In fact, the real market-determined values of capital and consumption, at the margin, would determine the level of new capital good creation (investment) and the relative value of consumption goods versus capital goods as investors rationally pursue the consumption/investment trade-off that maximizes their expected long-term consumption path. Then the benchmark basic real rate of return that markets keep their eye on would not be some fictitious so-called “risk-free” rate of return on government bonds stated in fiat currency, but rather the real rate of return to investment or capital on average which would converge to the long-term rate of growth of the economy. The continuous comparison of whether to consume or invest at the margin (or consume now versus consume later) is exactly the genius of a free market at work. In such a transparent world, the price of output used for consumption versus the price of output used for investment or new capital would logically discipline each price, driving them toward equality. Serious or sustained overvaluation of either capital or consumption goods would be unlikely. As a result, the volatility of the value of consumption or capital expressed in terms of the other would be low.
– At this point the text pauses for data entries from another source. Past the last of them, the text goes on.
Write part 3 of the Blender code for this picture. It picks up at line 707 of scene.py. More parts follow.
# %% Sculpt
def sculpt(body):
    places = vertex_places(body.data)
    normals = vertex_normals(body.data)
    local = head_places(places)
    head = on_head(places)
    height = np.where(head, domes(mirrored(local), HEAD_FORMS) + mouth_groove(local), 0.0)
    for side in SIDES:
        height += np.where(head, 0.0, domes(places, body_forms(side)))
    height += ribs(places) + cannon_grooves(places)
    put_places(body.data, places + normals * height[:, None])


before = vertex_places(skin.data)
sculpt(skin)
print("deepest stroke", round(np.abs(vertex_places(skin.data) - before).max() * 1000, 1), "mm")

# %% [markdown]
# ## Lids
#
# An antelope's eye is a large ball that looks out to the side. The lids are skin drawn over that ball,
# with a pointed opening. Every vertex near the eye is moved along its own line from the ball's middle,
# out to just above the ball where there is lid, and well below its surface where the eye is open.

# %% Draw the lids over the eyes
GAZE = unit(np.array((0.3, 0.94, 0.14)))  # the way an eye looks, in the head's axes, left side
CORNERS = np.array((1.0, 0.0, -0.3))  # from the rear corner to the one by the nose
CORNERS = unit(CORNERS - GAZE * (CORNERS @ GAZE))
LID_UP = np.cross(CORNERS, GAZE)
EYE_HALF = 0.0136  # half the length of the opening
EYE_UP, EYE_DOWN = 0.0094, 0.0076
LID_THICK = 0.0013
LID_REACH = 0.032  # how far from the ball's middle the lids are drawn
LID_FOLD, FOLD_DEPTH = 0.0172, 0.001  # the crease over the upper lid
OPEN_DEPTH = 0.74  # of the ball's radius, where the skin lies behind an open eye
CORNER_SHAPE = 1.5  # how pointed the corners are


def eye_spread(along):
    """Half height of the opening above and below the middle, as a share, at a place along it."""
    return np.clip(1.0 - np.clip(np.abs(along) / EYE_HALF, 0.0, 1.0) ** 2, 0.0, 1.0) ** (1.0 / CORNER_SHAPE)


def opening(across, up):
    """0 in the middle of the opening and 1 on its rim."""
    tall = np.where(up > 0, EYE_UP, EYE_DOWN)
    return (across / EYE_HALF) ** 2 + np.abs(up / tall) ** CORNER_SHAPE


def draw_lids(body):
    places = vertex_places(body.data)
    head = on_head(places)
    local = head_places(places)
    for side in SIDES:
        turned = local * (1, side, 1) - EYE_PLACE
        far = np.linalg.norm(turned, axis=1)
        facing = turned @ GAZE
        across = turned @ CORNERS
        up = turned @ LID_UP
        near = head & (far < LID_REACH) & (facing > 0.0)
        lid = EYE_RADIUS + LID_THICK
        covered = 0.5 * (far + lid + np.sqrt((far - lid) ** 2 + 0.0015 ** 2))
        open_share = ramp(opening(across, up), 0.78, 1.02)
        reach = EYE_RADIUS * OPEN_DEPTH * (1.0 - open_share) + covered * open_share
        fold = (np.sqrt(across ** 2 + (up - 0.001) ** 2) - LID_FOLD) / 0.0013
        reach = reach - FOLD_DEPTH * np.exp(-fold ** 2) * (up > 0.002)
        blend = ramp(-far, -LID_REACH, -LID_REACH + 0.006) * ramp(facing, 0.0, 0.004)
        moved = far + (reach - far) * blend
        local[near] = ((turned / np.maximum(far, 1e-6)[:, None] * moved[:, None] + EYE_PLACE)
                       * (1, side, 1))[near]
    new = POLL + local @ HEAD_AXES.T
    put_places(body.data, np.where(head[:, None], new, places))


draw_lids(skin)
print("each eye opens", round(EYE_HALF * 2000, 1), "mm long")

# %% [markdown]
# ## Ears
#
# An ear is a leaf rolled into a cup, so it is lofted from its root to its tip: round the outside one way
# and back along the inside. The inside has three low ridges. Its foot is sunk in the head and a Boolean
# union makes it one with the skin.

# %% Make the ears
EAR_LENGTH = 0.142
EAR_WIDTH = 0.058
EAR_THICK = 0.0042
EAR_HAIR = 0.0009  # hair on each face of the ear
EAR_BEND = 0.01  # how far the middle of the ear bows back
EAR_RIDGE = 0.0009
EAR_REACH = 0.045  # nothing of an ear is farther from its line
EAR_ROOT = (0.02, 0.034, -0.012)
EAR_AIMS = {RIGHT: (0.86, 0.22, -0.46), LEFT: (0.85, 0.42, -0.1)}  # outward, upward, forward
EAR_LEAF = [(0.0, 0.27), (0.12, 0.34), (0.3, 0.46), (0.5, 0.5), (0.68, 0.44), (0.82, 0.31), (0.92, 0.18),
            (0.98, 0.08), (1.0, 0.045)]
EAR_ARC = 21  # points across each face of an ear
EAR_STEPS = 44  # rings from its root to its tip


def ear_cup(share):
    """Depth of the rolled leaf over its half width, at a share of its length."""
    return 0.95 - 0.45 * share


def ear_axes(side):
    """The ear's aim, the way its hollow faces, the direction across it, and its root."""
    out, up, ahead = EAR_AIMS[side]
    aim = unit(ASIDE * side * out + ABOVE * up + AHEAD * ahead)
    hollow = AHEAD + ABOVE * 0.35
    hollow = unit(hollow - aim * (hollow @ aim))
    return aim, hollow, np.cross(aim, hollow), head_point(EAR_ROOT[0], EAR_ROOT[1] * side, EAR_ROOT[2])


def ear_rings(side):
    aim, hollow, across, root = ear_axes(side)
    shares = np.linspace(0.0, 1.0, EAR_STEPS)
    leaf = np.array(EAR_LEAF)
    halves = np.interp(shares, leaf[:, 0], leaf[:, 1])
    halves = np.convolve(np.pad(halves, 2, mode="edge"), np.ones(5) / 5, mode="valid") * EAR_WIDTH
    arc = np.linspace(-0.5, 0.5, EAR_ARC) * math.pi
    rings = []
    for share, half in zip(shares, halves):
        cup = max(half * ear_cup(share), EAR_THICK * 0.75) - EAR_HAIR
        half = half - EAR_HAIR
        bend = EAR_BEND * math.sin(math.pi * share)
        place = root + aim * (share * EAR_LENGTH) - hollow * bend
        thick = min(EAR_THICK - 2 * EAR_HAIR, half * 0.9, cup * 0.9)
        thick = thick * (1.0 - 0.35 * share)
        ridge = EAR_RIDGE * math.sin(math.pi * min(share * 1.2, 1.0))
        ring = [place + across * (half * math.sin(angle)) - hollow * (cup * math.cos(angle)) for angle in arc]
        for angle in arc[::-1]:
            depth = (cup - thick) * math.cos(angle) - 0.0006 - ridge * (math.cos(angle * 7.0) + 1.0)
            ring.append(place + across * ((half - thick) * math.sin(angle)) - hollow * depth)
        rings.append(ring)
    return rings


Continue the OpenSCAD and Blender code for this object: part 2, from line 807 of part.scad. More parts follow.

If our economy transitions to using the exchange of broad capital shares as money, then it can be imagined that at first everything will still be valued in the fiat currency—dollars. This is, of course, what traders are familiar with. Trades and values of goods and shares will doubtless be stated in dollars. However, as the economy becomes more familiar with trading units of index shares for goods and services, this intermediate, unnecessary step will tend to disappear and prices and will tend to be more economically stated directly in terms of units of capital.